(Source records)
● ● ●
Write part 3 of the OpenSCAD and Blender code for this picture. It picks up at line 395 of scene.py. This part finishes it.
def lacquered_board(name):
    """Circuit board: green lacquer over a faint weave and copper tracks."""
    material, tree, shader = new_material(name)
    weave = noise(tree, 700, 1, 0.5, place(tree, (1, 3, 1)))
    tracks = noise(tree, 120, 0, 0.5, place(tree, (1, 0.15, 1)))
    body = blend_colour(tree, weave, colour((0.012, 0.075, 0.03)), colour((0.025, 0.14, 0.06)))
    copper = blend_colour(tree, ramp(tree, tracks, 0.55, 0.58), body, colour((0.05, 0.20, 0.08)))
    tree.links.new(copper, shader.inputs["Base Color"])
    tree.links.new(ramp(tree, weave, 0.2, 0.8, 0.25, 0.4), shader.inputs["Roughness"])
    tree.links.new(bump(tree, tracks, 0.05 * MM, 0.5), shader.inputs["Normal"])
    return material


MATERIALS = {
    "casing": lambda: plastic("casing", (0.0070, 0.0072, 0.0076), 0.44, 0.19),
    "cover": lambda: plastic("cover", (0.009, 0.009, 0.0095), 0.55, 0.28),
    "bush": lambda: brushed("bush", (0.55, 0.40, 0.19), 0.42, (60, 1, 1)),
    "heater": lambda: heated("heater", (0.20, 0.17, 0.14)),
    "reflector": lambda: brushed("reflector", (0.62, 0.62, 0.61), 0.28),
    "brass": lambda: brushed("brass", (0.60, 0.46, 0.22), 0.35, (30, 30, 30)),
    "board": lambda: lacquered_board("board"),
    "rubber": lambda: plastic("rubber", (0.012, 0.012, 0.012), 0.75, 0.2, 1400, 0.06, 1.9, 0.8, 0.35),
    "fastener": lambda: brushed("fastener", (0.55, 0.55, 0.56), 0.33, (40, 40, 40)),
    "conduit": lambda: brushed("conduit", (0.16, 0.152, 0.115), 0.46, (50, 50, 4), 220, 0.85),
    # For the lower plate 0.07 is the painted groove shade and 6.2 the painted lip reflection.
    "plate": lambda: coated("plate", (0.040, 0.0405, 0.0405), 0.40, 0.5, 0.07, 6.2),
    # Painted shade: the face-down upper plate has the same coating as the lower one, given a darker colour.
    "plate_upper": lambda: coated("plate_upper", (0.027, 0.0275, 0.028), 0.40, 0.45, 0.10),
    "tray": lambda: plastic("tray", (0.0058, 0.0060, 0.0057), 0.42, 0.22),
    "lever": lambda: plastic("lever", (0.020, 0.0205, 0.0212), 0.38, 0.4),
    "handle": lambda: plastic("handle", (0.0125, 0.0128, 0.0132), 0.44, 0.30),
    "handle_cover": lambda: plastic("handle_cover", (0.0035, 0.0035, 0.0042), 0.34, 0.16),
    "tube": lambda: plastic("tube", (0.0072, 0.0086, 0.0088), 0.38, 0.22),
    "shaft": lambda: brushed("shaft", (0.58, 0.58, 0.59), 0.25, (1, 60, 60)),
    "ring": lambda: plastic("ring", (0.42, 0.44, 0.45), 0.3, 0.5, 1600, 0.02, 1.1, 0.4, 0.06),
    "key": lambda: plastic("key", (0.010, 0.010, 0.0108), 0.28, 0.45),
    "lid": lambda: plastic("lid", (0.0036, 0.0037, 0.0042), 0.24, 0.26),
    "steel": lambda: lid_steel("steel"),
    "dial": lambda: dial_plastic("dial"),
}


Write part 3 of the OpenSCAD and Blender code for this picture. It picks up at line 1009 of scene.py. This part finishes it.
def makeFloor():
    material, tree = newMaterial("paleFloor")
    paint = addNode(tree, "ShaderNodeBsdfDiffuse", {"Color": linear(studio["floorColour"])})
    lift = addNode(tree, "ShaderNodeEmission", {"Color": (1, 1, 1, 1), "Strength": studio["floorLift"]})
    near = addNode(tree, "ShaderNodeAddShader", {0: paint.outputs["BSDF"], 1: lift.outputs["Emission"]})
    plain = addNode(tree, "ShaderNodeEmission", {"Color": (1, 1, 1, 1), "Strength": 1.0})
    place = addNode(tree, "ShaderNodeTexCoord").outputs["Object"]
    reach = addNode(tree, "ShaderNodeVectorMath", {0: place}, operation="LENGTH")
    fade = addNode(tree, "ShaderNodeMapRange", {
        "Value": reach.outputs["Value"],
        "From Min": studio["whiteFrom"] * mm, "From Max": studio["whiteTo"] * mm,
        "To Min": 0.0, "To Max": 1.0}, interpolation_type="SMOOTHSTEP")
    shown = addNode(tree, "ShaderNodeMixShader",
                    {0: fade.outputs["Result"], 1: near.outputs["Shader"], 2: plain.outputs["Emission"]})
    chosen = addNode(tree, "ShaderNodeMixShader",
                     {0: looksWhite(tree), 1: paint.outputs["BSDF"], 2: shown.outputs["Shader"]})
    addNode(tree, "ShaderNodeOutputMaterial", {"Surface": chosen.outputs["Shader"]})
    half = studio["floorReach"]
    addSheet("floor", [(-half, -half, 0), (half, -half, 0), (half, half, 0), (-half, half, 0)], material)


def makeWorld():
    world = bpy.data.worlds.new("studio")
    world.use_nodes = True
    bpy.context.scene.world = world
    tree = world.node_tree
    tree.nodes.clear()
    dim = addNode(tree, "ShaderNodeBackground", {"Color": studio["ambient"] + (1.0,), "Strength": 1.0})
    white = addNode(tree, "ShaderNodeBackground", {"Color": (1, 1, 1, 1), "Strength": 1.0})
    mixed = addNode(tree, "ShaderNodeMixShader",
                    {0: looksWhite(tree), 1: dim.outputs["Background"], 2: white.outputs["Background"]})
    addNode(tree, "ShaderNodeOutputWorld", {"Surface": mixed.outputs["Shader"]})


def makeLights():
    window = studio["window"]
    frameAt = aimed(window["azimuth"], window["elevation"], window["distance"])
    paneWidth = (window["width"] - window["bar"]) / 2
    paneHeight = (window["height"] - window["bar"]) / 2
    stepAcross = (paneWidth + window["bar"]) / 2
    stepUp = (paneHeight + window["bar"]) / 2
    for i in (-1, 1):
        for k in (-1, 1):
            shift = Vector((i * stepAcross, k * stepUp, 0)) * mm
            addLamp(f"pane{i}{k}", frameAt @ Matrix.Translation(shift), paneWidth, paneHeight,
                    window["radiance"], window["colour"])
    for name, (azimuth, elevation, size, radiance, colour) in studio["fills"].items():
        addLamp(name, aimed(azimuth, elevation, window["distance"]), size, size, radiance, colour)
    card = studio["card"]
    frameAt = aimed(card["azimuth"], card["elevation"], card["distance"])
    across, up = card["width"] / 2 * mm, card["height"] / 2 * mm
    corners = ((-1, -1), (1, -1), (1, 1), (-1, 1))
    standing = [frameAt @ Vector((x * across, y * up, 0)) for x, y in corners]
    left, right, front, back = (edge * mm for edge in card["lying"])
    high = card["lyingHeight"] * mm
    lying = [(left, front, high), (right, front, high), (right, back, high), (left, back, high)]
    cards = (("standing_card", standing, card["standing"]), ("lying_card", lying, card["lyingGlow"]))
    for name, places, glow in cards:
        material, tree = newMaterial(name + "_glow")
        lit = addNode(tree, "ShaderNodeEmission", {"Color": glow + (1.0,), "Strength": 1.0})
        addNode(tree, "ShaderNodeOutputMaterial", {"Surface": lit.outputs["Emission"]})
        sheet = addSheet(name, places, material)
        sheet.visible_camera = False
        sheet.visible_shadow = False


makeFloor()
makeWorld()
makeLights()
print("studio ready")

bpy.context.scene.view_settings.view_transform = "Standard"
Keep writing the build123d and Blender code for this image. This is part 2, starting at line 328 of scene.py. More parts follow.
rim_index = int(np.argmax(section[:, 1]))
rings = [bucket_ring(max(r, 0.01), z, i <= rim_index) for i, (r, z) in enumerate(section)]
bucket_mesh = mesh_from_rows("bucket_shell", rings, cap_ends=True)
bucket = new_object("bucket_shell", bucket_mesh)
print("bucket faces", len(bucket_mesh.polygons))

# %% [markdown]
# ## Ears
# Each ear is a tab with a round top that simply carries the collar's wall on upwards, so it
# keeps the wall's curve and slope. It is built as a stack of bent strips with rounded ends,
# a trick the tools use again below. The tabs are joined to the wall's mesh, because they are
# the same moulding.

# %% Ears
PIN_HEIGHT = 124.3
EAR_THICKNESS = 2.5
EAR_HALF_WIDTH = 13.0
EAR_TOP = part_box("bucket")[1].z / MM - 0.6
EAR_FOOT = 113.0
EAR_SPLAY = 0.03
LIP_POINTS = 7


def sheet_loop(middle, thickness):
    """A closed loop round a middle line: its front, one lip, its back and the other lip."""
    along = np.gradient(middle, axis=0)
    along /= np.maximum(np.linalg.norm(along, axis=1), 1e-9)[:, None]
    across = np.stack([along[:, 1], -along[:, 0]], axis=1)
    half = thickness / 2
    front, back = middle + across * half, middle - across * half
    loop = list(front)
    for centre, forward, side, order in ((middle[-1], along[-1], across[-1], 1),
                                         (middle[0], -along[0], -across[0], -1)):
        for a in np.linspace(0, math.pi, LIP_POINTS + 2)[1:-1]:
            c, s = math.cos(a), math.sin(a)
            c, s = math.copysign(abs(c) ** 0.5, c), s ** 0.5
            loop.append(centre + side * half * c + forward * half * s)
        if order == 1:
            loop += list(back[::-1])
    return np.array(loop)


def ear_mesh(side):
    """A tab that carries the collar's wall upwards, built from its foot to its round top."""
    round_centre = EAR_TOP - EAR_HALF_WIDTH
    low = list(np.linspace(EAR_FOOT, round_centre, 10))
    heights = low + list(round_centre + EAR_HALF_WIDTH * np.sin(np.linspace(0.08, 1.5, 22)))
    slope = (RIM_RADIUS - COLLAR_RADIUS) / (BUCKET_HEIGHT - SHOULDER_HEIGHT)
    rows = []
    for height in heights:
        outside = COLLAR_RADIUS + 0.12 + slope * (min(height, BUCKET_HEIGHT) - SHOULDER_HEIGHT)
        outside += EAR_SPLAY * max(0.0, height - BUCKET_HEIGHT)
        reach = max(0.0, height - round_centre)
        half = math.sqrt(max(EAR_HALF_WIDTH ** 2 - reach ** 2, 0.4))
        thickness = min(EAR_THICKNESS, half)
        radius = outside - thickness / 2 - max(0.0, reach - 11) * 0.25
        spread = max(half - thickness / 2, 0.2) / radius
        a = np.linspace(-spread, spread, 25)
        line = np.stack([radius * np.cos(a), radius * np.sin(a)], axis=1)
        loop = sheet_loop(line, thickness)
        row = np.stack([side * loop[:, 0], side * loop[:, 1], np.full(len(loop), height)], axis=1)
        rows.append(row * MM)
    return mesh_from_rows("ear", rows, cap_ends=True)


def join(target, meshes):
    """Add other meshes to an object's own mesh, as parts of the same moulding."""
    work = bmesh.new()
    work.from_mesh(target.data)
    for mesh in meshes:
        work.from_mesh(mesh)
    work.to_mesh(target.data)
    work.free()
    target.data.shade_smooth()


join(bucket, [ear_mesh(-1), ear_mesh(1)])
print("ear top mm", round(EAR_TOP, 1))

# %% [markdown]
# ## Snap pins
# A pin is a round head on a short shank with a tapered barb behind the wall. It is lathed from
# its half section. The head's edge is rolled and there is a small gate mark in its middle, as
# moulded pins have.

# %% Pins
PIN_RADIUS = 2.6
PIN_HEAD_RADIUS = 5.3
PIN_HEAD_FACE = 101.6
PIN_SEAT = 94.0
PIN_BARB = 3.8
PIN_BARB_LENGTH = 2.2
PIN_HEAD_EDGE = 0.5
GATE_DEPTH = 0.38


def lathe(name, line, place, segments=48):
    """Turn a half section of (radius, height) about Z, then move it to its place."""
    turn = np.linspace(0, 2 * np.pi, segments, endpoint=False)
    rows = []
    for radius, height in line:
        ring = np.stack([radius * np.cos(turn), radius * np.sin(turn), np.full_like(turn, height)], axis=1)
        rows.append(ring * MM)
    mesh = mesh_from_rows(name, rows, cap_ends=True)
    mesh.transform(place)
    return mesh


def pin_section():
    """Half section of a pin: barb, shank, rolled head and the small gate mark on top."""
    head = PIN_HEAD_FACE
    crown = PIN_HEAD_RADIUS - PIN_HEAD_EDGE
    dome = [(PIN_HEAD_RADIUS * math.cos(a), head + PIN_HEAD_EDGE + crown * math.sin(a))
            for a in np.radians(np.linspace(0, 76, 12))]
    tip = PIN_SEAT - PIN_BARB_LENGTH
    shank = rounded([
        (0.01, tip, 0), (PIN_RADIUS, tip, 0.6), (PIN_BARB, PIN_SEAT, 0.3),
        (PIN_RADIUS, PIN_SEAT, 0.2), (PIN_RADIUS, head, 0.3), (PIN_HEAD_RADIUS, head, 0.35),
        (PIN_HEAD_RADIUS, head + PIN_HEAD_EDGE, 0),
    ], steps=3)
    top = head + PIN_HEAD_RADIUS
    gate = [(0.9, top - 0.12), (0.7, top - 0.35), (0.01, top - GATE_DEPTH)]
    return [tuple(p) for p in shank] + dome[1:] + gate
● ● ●
▸ **PROBLEM TO WORK ON**
Lines containing the word "parts" must all be returned from the material above.

▸ **OUTPUT OF THE EXERCISE**
Keep writing the build123d and Blender code for this image. This is part 2, starting at line 328 of scene.py. More parts follow.
    """Add other meshes to an object's own mesh, as parts of the same moulding."""